Moreover, we do not think it can be reasonably inferred that Sec. 71(a), quoted above, was intended to enlarge the condition explicitly prescribed in Sec. 67. The purpose of Sec. 71 was to make it plain that the insurance policy, surety bond or deposit, filed or made as required by Sec. 67, was for the payment of a final judgment regardless *161 of the identity of the particular operator of the taxicab at the time injury or damage is caused by the negligent operation thereof.

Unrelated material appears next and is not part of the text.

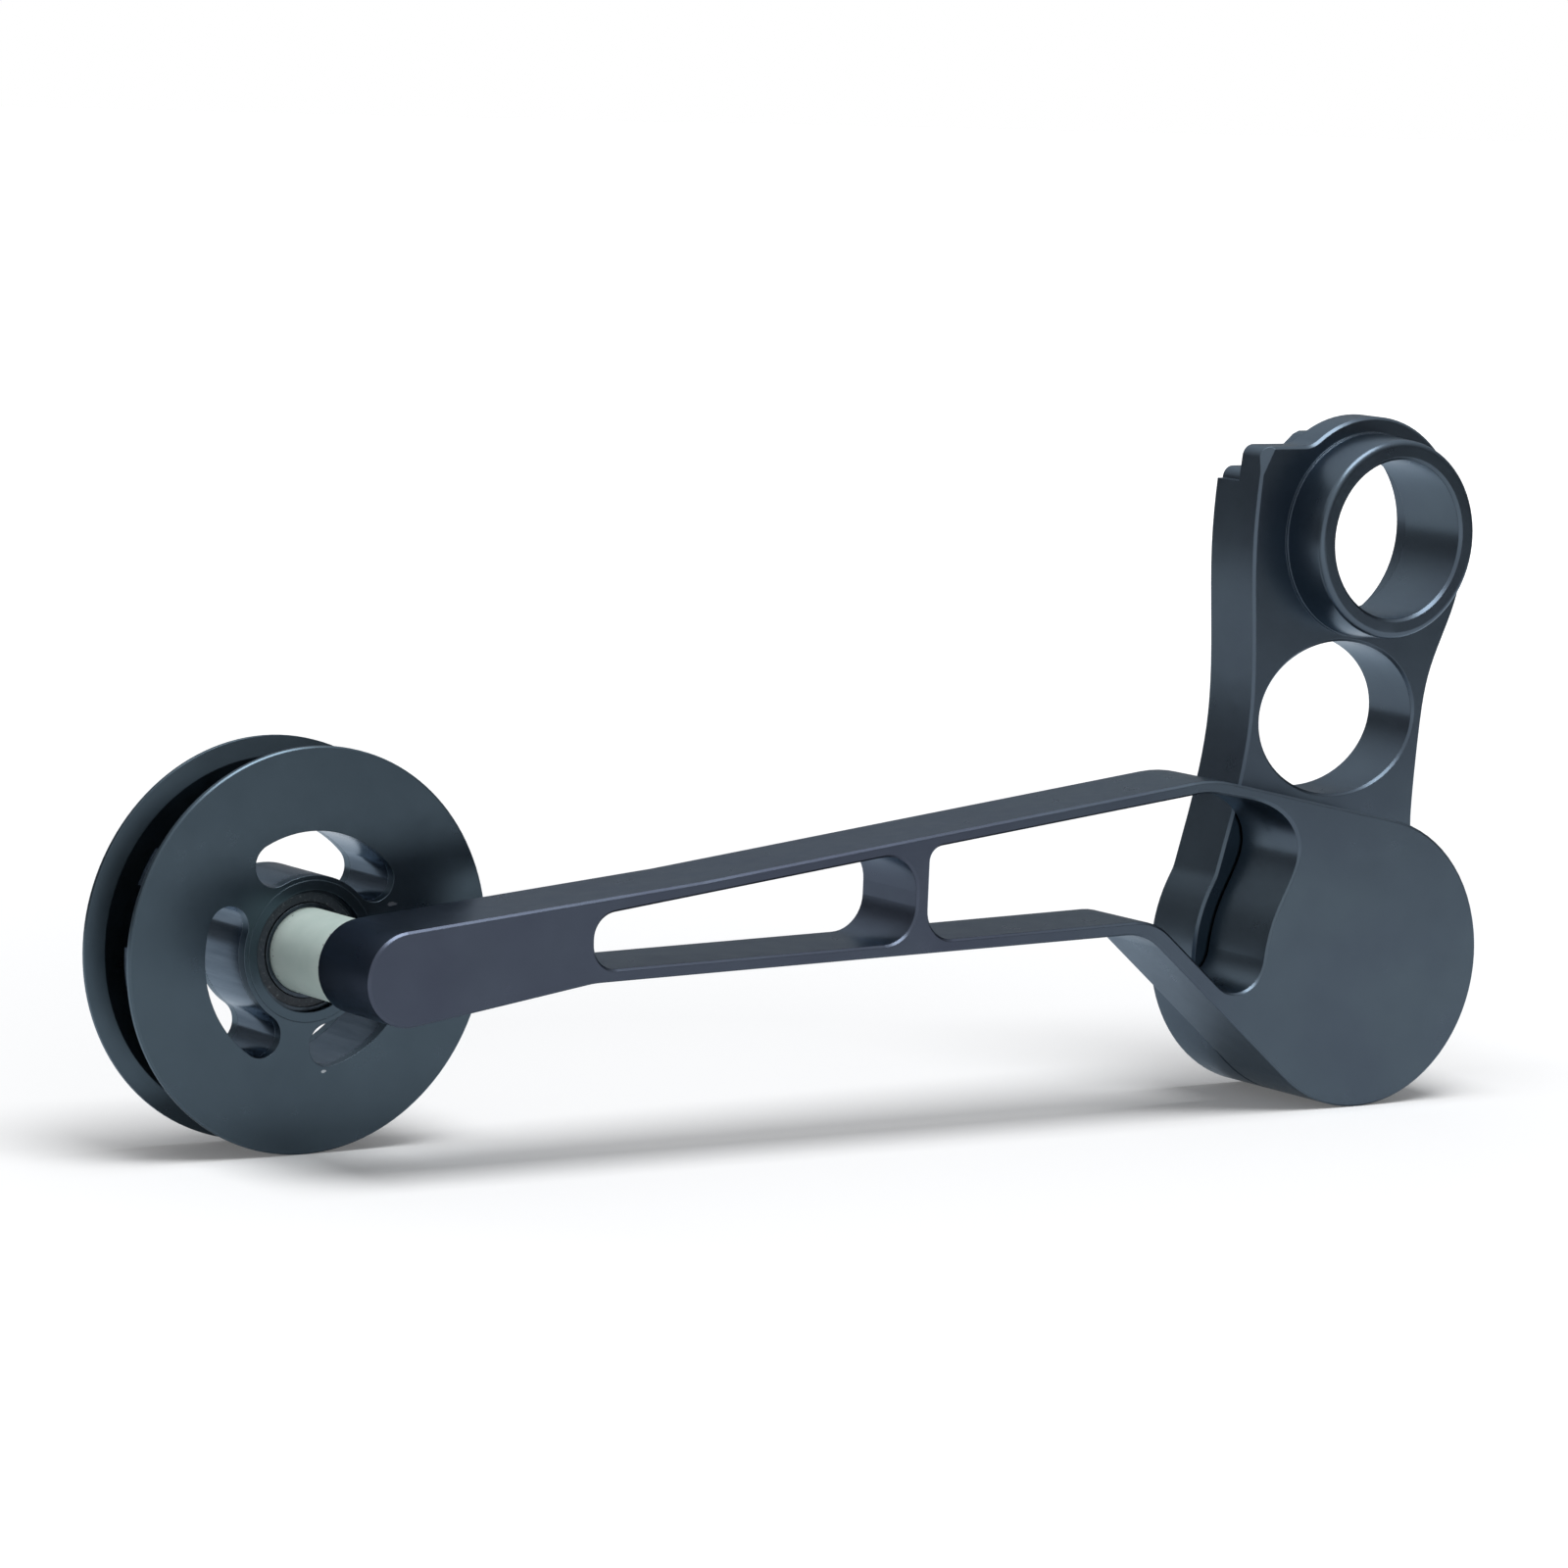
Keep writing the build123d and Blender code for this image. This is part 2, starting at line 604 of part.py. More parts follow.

On this appeal, it is unnecessary to define precisely what is meant by “operating (a taxicab) on any of the streets of the City of Charlotte.” Suffice to say, the conclusion reached is that the injuries sustained by O. R. Perrell on Beaty’s private garage premises, while engaged in the inspection or repair of the taxicab, under the circumstances alleged by 0. R. Perrell in his complaint against Ross, cannot be considered as having been caused by the taxicab “while operating on any of the streets of the City of Charlotte” within the meaning of that phrase as used in said ordinance.
For reasons stated, we affirm Judge Moore’s judgment. It is noted that the judgment sustained the demurrer and dismissed the action. This was correct, for it appeared affirmatively from the facts alleged that plaintiff has no cause of action against these defendants. Adams v. College, 247 N.C. 648, 655, 101 S.E. 2d 809, and cases cited.